Directions for this task:
Among the entries, which lines carry the string "object"? Copy each of them.

Rows:
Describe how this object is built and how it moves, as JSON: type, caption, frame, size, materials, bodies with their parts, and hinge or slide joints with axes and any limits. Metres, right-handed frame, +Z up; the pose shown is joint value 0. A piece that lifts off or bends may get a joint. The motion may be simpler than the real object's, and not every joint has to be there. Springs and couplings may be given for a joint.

...

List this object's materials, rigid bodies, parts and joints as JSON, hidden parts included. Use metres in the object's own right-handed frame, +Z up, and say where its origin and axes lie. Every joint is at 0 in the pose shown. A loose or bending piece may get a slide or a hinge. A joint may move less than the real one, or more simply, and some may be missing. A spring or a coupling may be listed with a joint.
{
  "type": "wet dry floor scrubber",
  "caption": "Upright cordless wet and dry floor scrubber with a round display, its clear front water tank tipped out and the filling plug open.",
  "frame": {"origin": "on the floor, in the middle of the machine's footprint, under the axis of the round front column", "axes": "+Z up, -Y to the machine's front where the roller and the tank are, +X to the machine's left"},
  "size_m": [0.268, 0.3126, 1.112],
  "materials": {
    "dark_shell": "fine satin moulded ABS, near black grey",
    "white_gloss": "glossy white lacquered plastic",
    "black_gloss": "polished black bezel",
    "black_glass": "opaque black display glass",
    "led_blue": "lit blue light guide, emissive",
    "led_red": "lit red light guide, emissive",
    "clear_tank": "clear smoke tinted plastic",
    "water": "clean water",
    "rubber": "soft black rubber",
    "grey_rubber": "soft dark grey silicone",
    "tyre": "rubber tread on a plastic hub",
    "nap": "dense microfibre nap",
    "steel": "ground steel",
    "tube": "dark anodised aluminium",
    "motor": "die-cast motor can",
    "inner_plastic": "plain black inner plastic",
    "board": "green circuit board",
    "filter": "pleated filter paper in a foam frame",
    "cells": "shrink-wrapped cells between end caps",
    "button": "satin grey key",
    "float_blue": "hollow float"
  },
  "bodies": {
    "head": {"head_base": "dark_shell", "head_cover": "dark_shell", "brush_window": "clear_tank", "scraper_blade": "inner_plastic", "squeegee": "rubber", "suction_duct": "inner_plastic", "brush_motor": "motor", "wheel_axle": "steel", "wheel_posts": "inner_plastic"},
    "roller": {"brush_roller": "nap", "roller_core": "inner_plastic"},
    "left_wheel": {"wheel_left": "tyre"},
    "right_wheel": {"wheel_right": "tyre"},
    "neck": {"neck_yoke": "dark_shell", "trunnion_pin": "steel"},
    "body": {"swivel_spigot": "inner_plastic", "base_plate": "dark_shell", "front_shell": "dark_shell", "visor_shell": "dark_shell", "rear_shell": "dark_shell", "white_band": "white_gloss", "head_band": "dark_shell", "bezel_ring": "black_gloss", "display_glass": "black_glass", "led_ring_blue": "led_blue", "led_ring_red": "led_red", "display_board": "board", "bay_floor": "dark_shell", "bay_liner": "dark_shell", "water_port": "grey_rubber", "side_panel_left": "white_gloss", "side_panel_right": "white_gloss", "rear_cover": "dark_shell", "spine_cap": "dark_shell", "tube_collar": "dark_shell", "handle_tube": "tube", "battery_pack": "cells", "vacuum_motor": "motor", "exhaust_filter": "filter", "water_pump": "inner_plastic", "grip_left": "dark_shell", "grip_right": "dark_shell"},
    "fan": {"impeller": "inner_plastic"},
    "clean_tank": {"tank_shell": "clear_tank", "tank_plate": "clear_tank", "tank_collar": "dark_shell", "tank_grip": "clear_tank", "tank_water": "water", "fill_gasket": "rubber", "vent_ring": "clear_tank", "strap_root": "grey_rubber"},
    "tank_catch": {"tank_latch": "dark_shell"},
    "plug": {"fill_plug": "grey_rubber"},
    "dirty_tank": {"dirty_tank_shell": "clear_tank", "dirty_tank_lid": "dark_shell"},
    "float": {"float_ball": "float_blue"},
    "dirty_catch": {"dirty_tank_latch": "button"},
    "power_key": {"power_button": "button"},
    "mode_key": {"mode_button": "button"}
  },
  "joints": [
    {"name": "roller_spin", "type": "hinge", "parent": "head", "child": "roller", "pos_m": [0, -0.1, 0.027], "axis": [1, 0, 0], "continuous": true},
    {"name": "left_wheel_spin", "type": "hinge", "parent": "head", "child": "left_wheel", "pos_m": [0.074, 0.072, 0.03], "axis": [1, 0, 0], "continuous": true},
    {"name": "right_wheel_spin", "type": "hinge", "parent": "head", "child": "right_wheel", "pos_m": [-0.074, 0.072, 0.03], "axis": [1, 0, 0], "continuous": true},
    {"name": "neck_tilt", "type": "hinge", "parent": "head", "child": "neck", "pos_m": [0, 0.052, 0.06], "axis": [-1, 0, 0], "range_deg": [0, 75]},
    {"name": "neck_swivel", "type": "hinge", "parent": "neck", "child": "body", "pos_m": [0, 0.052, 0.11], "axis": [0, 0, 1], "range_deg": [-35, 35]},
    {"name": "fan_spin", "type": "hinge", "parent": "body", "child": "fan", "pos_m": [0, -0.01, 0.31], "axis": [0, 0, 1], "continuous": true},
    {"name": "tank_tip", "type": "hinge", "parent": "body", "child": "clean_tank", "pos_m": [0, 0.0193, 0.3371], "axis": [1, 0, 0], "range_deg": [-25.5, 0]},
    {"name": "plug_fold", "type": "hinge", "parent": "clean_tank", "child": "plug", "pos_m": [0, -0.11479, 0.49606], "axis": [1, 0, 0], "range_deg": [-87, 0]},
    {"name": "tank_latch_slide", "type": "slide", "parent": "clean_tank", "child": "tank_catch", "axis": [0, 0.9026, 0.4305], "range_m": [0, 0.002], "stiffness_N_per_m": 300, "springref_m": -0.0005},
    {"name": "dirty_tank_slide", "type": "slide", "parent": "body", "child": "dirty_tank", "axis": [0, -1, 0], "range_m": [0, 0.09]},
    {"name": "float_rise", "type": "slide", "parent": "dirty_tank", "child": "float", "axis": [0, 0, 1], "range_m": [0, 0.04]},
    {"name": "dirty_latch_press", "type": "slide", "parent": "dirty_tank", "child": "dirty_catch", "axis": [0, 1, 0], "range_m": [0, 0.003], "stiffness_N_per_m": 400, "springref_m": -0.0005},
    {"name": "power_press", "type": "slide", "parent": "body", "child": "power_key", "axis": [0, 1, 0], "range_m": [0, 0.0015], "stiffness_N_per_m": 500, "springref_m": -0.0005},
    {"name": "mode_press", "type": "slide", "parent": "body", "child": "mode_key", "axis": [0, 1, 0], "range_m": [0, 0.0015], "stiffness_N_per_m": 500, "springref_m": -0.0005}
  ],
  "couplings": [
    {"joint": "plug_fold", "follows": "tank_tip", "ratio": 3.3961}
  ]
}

...

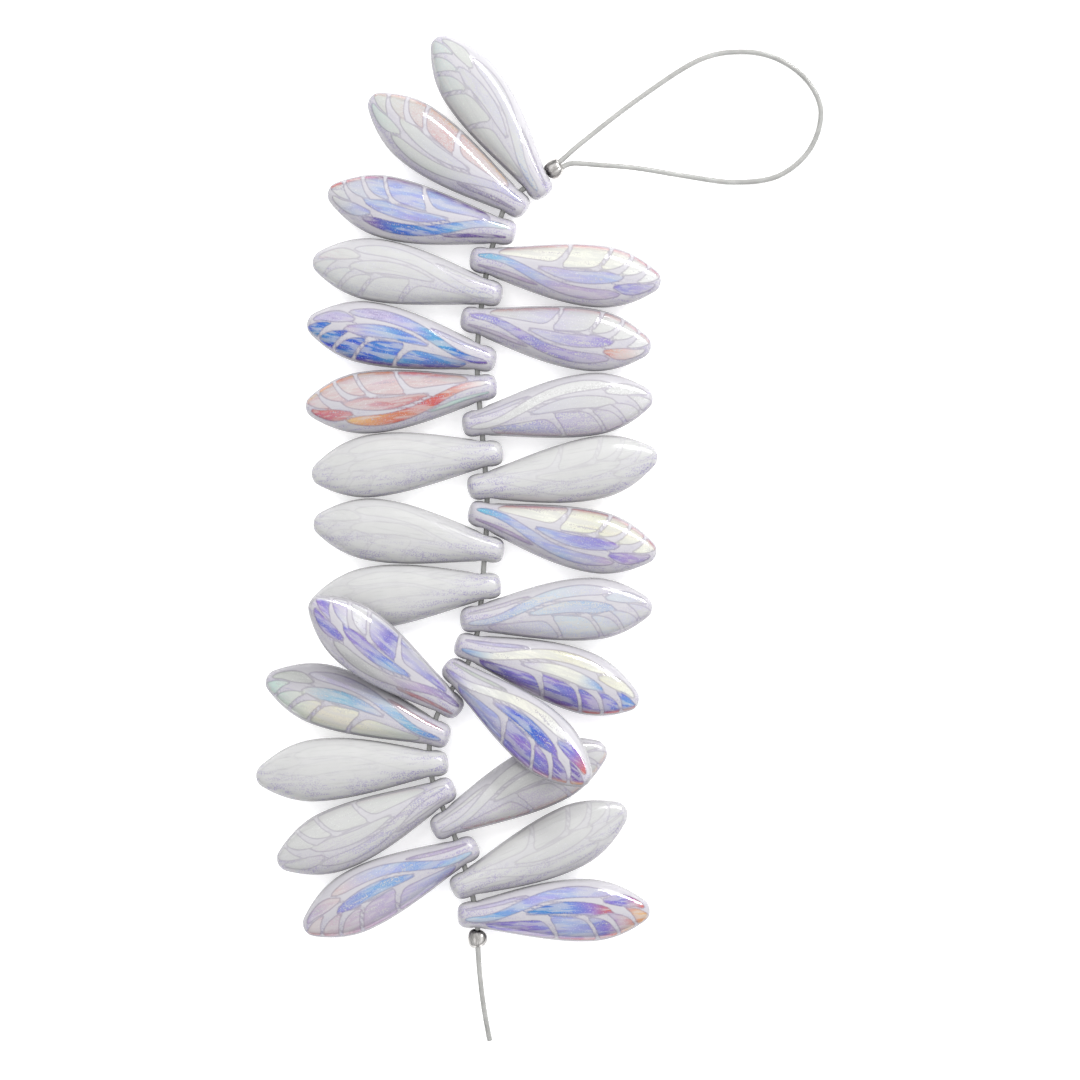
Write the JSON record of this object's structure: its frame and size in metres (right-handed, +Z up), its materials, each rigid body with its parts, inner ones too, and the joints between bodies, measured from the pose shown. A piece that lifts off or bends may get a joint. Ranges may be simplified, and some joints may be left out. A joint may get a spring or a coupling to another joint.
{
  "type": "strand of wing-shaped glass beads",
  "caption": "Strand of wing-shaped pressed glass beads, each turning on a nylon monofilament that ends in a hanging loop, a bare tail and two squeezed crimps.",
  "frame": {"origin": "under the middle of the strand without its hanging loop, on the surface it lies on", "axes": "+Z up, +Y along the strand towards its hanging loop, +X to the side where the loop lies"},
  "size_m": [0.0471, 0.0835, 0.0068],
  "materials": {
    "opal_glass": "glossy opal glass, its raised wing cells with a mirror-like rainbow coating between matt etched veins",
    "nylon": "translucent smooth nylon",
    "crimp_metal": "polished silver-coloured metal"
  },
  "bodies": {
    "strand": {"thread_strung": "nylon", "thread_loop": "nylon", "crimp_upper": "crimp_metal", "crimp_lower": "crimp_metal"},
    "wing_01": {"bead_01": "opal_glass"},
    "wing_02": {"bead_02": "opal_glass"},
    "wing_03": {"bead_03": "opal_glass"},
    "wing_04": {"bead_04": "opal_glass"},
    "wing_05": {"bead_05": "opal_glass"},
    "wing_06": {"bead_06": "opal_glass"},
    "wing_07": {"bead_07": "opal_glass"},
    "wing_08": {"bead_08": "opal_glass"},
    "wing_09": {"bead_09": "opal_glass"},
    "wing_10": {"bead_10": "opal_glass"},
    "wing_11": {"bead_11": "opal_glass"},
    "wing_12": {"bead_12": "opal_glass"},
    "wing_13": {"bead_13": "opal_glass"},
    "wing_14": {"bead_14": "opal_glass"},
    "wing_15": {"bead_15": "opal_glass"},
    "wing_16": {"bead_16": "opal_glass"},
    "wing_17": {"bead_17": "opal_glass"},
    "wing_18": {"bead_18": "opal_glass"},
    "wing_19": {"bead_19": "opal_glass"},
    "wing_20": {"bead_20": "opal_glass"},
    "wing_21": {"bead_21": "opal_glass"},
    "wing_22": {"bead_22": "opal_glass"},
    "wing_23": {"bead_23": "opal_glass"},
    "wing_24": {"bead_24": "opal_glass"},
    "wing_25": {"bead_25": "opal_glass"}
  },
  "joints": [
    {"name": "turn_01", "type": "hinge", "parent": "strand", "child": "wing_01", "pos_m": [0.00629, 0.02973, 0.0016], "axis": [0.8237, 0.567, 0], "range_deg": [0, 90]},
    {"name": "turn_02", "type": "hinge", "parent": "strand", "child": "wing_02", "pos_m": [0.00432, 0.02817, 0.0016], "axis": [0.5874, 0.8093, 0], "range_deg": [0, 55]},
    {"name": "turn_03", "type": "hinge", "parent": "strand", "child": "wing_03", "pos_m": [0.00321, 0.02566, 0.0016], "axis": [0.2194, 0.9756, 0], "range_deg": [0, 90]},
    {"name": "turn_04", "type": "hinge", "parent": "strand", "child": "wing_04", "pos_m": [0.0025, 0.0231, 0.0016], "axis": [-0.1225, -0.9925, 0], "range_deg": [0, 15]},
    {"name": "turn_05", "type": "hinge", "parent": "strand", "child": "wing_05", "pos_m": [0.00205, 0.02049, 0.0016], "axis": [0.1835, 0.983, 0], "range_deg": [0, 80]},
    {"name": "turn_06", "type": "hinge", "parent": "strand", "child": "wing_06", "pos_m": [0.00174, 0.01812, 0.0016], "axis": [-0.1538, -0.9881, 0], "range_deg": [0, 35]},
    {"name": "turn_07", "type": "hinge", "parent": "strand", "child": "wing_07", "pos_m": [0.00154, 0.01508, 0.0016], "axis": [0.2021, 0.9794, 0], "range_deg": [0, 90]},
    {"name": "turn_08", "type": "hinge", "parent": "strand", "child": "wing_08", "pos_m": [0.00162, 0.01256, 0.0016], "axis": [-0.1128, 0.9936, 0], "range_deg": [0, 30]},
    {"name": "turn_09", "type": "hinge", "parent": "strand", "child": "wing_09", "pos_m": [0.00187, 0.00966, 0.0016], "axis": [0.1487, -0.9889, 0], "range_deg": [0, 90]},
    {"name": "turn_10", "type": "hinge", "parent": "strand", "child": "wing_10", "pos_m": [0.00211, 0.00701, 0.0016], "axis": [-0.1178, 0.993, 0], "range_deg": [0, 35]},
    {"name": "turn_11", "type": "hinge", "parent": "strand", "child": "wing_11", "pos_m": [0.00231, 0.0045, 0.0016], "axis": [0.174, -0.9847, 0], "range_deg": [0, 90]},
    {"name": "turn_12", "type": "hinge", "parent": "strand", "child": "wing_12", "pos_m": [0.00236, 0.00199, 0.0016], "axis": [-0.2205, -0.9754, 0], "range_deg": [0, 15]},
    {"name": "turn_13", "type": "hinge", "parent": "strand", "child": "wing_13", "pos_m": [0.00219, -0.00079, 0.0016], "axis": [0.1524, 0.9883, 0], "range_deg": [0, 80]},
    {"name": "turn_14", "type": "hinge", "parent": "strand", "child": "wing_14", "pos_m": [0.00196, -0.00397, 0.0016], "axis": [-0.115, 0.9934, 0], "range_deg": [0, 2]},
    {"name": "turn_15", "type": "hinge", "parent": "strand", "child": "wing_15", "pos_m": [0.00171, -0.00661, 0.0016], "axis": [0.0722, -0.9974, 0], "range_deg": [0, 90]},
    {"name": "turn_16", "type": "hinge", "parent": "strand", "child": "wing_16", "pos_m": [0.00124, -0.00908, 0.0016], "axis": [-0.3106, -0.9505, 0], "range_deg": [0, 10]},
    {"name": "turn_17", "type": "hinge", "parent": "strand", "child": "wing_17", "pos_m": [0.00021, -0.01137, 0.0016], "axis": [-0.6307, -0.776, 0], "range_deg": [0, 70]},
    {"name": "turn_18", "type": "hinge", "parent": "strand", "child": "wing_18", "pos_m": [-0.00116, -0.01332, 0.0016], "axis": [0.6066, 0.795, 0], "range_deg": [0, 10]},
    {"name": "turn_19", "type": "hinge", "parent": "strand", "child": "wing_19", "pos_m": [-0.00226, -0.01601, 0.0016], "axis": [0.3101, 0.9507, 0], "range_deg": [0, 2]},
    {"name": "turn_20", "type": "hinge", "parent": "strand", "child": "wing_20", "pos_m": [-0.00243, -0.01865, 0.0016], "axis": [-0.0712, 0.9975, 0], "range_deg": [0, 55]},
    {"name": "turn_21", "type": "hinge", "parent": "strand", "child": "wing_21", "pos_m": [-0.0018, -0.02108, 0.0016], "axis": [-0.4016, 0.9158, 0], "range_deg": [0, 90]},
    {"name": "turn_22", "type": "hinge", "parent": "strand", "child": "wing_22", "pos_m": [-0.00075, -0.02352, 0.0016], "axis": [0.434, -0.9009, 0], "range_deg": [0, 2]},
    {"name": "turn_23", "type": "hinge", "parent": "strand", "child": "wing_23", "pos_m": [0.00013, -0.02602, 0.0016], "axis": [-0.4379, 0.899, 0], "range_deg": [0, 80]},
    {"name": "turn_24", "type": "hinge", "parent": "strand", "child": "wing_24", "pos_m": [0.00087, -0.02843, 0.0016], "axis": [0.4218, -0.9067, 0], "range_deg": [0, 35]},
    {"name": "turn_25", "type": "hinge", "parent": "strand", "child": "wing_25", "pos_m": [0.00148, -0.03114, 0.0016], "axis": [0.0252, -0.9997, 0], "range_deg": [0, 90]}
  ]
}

Solution for this problem:
Describe how this object is built and how it moves, as JSON: type, caption, frame, size, materials, bodies with their parts, and hinge or slide joints with axes and any limits. Metres, right-handed frame, +Z up; the pose shown is joint value 0. A piece that lifts off or bends may get a joint. The motion may be simpler than the real object's, and not every joint has to be there. Springs and couplings may be given for a joint.
List this object's materials, rigid bodies, parts and joints as JSON, hidden parts included. Use metres in the object's own right-handed frame, +Z up, and say where its origin and axes lie. Every joint is at 0 in the pose shown. A loose or bending piece may get a slide or a hinge. A joint may move less than the real one, or more simply, and some may be missing. A spring or a coupling may be listed with a joint.
Write the JSON record of this object's structure: its frame and size in metres (right-handed, +Z up), its materials, each rigid body with its parts, inner ones too, and the joints between bodies, measured from the pose shown. A piece that lifts off or bends may get a joint. Ranges may be simplified, and some joints may be left out. A joint may get a spring or a coupling to another joint.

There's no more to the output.